De l’initiation de Josaphat…
Dans La Dame du Lac Long, le lecteur au long-cours de l’œuvre de Michel Tremblay apprend enfin les détails de la rencontre entre les Tricoteuses et le jeune Josaphat, ainsi que la révélation qu’il reçoit en trouvant le violon qui lui vaudra plus tard le surnom de « Josaphat-le-Violon ». Cet instrument va lui permettre, suivant le vœu des quatre femmes, de faire lever tous les mois la pleine lune, pour éviter que des chevaux célestes s’épuisent à extraire la boule de lumière des profondeurs de la Terre, ce qui leur occasionne une souffrance et des blessures profondes lorsqu’ils y sont contraints. Le conte narre l’histoire d’une « dame invisible qui, en compagnie de ses trois filles, habitait un manoir transparent au bord du lac Long »9. Arrivées lors de la colonisation de la Nouvelle-France « avec ces fameuses filles du roi, les orphelines de bonne famille comme les prostituées dont la France voulait se purger »10, elles décident de se fixer à Preston-Duhamel dans un château surgi pour elles par enchantement, avec « pour mission de tricoter des pattes de bébé, de jolis manchons pour les pieds »11 qu’elles offrent aux accouchées, qui les accueillent avec bonheur puisque « leur présence signifiait que le nouvel arrivé allait survivre, qu’il était en bonne santé et qu’il allait pouvoir perpétuer la lignée des Gagnon, des Filion, des Tremblay, des Baillargeon, des Simard »12 :
Quant à la Dame, c’était une femme érudite qui consacrait ses journées à l’étude des familles de la région et, pianiste remarquable, à l’interprétation de morceaux de toutes les époques et de toutes les provenances.

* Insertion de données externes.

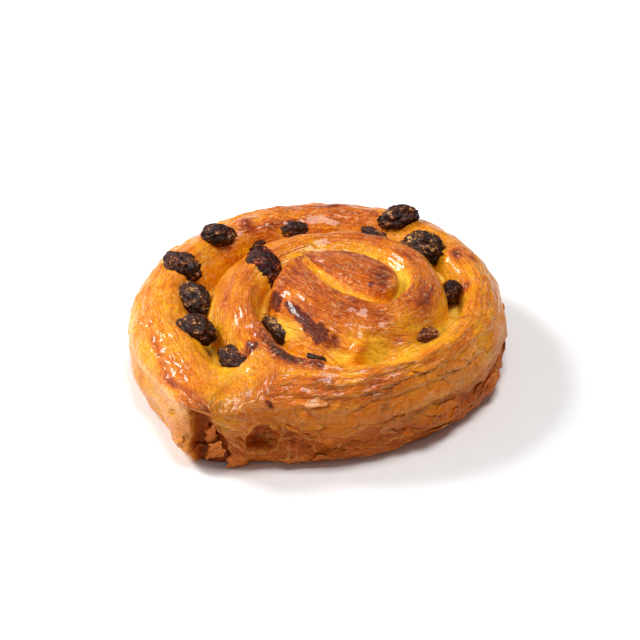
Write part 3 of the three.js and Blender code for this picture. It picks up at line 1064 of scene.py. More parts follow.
@dataclass
class Flakes:
    """The thin flakes of skin that have lifted off the side wall and the shoulder."""

    seed: int = 5
    spread: float = 3.0
    densest: float = 0.028
    length: tuple = (4.0, 10.0)
    width: tuple = (1.6, 4.4)
    lift: float = 0.5
    thick: float = 0.24
    ragged: float = 2.6
    turned: float = 0.6
    flipped: float = 0.35
    carried: tuple = ("brown", "bake", "burn", "yellow", "side", "hollow")

    def build(self, dough: bpy.types.Object, material: bpy.types.Material) -> bpy.types.Object:
        """Grows the flakes on the dough.

        Args:
            dough: The finished dough, which holds where skin flakes.
            material: The baked crust.

        Returns:
            The finished piece.
        """
        sizes = {"Spread": self.spread, "Densest": self.densest, "Lift": self.lift, "Thickness": self.thick}
        sizes.update({"Shortest": self.length[0], "Longest": self.length[1]})
        sizes.update({"Narrowest": self.width[0], "Widest": self.width[1], "Ragged": self.ragged})
        tree = self.make_tree(sizes)
        mesh = tree.grow("danish_flakes", dough, {"Material": material})
        piece = bpy.data.objects.new("danish_flakes", mesh)
        bpy.context.scene.collection.objects.link(piece)
        return piece

    def make_tree(self, sizes: dict) -> Tree:
        """Builds the tree: flat lens shapes strewn over the skin, made ragged, and laid back onto it.

        Args:
            sizes: The tree's number inputs, as name to default.

        Returns:
            The finished tree.
        """
        tree = Tree("flake_tree", sizes)
        node, size = tree.node, tree.size
        skin = tree.given.outputs["Geometry"]
        flaky = node("GeometryNodeInputNamedAttribute", {"Name": "flaky"}, data_type="FLOAT")
        strewn = node(
            "GeometryNodeDistributePointsOnFaces",
            {
                "Mesh": skin,
                "Distance Min": node("ShaderNodeMath", {0: size("Spread"), 1: MM}, operation="MULTIPLY"),
                "Density Max": node("ShaderNodeMath", {0: size("Densest"), 1: MM * MM}, operation="DIVIDE"),
                "Density Factor": flaky,
                "Seed": self.seed,
            },
            distribute_method="POISSON",
        )
        sides = {0: (0.0, 0.0, 1.0), 1: strewn.outputs["Normal"]}
        sideways = node("ShaderNodeVectorMath", sides, operation="CROSS_PRODUCT")
        upright = {"Vector": strewn.outputs["Normal"]}
        facing = node("FunctionNodeAlignRotationToVector", upright, axis="Z")
        level = {"Rotation": facing, "Vector": sideways}
        headed = node("FunctionNodeAlignRotationToVector", level, axis="X", pivot_axis="Z")
        chance = {2: -self.turned, 3: self.turned, "Seed": self.seed + 1}
        turned = node("FunctionNodeRandomValue", chance, data_type="FLOAT").outputs[1]
        chance = {"Probability": self.flipped, "Seed": self.seed + 4}
        flipped = node("FunctionNodeRandomValue", chance, data_type="BOOLEAN").outputs[3]
        over = node("ShaderNodeMath", {0: flipped, 1: math.pi}, operation="MULTIPLY")
        turned = node("ShaderNodeMath", {0: turned, 1: over}, operation="ADD")
        spun = node("FunctionNodeAxisAngleToRotation", {"Axis": (0.0, 0.0, 1.0), "Angle": turned})
        both = {"Rotation": headed, "Rotate By": spun}
        headed = node("FunctionNodeRotateRotation", both, rotation_space="LOCAL")
        across = []
        for k, (low, high) in enumerate((("Shortest", "Longest"), ("Narrowest", "Widest"))):
            inputs = {2: size(low), 3: size(high), "Seed": self.seed + 2 + k}
            drawn = node("FunctionNodeRandomValue", inputs, data_type="FLOAT").outputs[1]
            across.append(node("ShaderNodeMath", {0: drawn, 1: MM}, operation="MULTIPLY"))
        scale = node("ShaderNodeCombineXYZ", {"X": across[0], "Y": across[1], "Z": MM})
        lens = node("GeometryNodeMeshUVSphere", {"Segments": 18, "Rings": 7, "Radius": 0.5}).outputs["Mesh"]
        inputs = {"Geometry": lens, "Name": "local", "Value": node("GeometryNodeInputPosition")}
        lens = node("GeometryNodeStoreNamedAttribute", inputs, data_type="FLOAT_VECTOR", domain="POINT")
        scattered = node(
            "GeometryNodeInstanceOnPoints",
            {"Points": strewn.outputs["Points"], "Instance": lens, "Rotation": headed, "Scale": scale},
        )
        real = node("GeometryNodeRealizeInstances", {"Geometry": scattered})
        inputs = {"Vector": node("GeometryNodeInputPosition"), "Scale": 1 / (2.0 * MM), "Detail": 3.0}
        shake = node("ShaderNodeTexNoise", inputs).outputs[1]
        shake = node("ShaderNodeVectorMath", {0: shake, 1: (0.5, 0.5, 0.5)}, operation="SUBTRACT")
        by = node("ShaderNodeMath", {0: size("Ragged"), 1: MM}, operation="MULTIPLY")
        shake = node("ShaderNodeVectorMath", {0: shake, "Scale": by}, operation="SCALE")
        real = node("GeometryNodeSetPosition", {"Geometry": real, "Offset": shake})
        nearest = node("GeometryNodeProximity", {"Geometry": skin}, target_element="FACES")
        sampled = {"Mesh": skin, "Value": node("GeometryNodeInputNormal")}
        out = node("GeometryNodeSampleNearestSurface", sampled, data_type="FLOAT_VECTOR")
        local = node("GeometryNodeInputNamedAttribute", {"Name": "local"}, data_type="FLOAT_VECTOR")
        part = node("ShaderNodeSeparateXYZ", {0: local}).outputs
        squares = [node("ShaderNodeMath", {0: part[k], 1: 2.0}, operation="POWER") for k in (0, 1)]
        rim = node("ShaderNodeMath", {0: squares[0], 1: squares[1]}, operation="ADD")
        rim = node("ShaderNodeMath", {0: rim, 1: 4.0}, operation="MULTIPLY")
        free = node("ShaderNodeMath", {0: part[1], 1: -1.3}, operation="MULTIPLY")
        free = node("ShaderNodeMath", {0: free, 1: 0.42}, operation="ADD", use_clamp=True)
        raised = node("ShaderNodeMath", {0: rim, 1: 0.25}, operation="ADD")
        raised = node("ShaderNodeMath", {0: free, 1: raised}, operation="MULTIPLY")
        raised = node("ShaderNodeMath", {0: raised, 1: size("Lift")}, operation="MULTIPLY")
        body = node("ShaderNodeMath", {0: part[2], 1: size("Thickness")}, operation="MULTIPLY")
        height = node("ShaderNodeMath", {0: raised, 1: body}, operation="ADD")
        height = node("ShaderNodeMath", {0: height, 1: -0.05}, operation="ADD")
        height = node("ShaderNodeMath", {0: height, 1: MM}, operation="MULTIPLY")
        off = node("ShaderNodeVectorMath", {0: out, "Scale": height}, operation="SCALE")
        at = {"Geometry": real, "Position": nearest.outputs["Position"], "Offset": off}
        laid = node("GeometryNodeSetPosition", at)
        edge = node("ShaderNodeMath", {0: rim, 1: 0.72}, operation="SUBTRACT")
        edge = node("ShaderNodeMath", {0: edge, 1: 3.2}, operation="MULTIPLY", use_clamp=True)
        inputs = {"Geometry": laid, "Name": "torn", "Value": edge}
        laid = node("GeometryNodeStoreNamedAttribute", inputs, data_type="FLOAT", domain="POINT")
        for name in self.carried:
            held = node("GeometryNodeInputNamedAttribute", {"Name": name}, data_type="FLOAT")
            sampled = {"Mesh": skin, "Value": held}
            copied = node("GeometryNodeSampleNearestSurface", sampled, data_type="FLOAT")
            inputs = {"Geometry": laid, "Name": name, "Value": copied}
            laid = node("GeometryNodeStoreNamedAttribute", inputs, data_type="FLOAT", domain="POINT")
        here = node("ShaderNodeSeparateXYZ", {0: node("GeometryNodeInputPosition")}).outputs
        above = node("ShaderNodeMath", {0: here[2], 1: 0.0}, operation="MAXIMUM")
        stood = node("ShaderNodeCombineXYZ", {"X": here[0], "Y": here[1], "Z": above})
        laid = node("GeometryNodeSetPosition", {"Geometry": laid, "Position": stood})
        tree.close(node("GeometryNodeSetShadeSmooth", {"Geometry": laid}))
        return tree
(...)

Au fil des ans, elle jouait Couperin, elle jouait Bach, elle jouait Mozart, Chopin sans avoir jamais eu à les étudier. Et elle lisait. Tout13.
La Dame et ses filles attendent aussi l’arrivée de l’élu qui pourrait mettre un terme à la souffrance des chevaux leveurs de lune. Cette figure se présente un jour sous les traits d’un petit garçon, seul à les avoir vues et à avoir osé les approcher, qui finit par les fréquenter et qui découvre un jour dans le grenier « un instrument de musique qui lui était destiné, qui allait changer le cours de sa vie, faire de lui quelqu’un d’autre, en mieux ou en pire »14. Aussitôt, Josaphat se montre capable de jouer « un ruban de sons qui frappait droit au cœur et faisait monter les larmes aux yeux »15. Lorsqu’il descend des combles, l’enfant est « transfiguré, pâle comme s’il avait perdu tout son sang »16, signe qu’il était bien celui dont « on […] avait prédit […] la venue »17. Michel Tremblay opère alors la reprise et la réécriture intégrales du long récit fait par Josaphat dans Les Chroniques à son petit-fils Marcel et relatant la souffrance des chevaux célestes, qui ont « pour tâche, chaque mois, d’arracher la pleine lune des flancs de la montagne et de la propulser dans le ciel comme un boulet de canon blanc »18 :
Les chevaux grimpaient dans le ciel en hennissant, la pluie de sang qui s’écoulait de leurs blessures était devenue plus drue. […] [Mais] [u]ne seule note suffit pour tout pulvériser. Aussitôt que le son du violon monta dans le ciel, les chaînes se brisèrent, les chevaux, libérés, partirent en galopant aux quatre coins du ciel, piétinant les étoiles, le sang disparut, comme lavé par une gigantesque averse. Et la lune […] parut […] continuer toute seule son escalade19.
Si la découverte de son double don inné, savoir jouer du violon20 et pouvoir faire lever la lune grâce à sa musique « pour éviter un grand malheur »21, l’emplit de joie et de fierté, ce n’est que dans La Grande Mêlée, cinquième tome de La Diaspora que l’on comprend le véritable bonheur qu’il a éprouvé en la compagnie des Muses-Moires, avant de fuir Duhamel. Lorsqu’il les retrouve à Montréal, juste avant le mariage de Gabriel et de Nana en mai 1922, il n’a qu’une envie :
[…] crier de joie, se jeter dans leurs bras, les embrasser en leur disant qu’il pensait à elles chaque jour dans son exil, qu’il avait des centaines de fois rêvé de prendre le train pour aller les rejoindre et se perdre dans leur univers où rien d’autre n’existait que l’amour de la musique […]. Et la pleine lune, une fois par mois22.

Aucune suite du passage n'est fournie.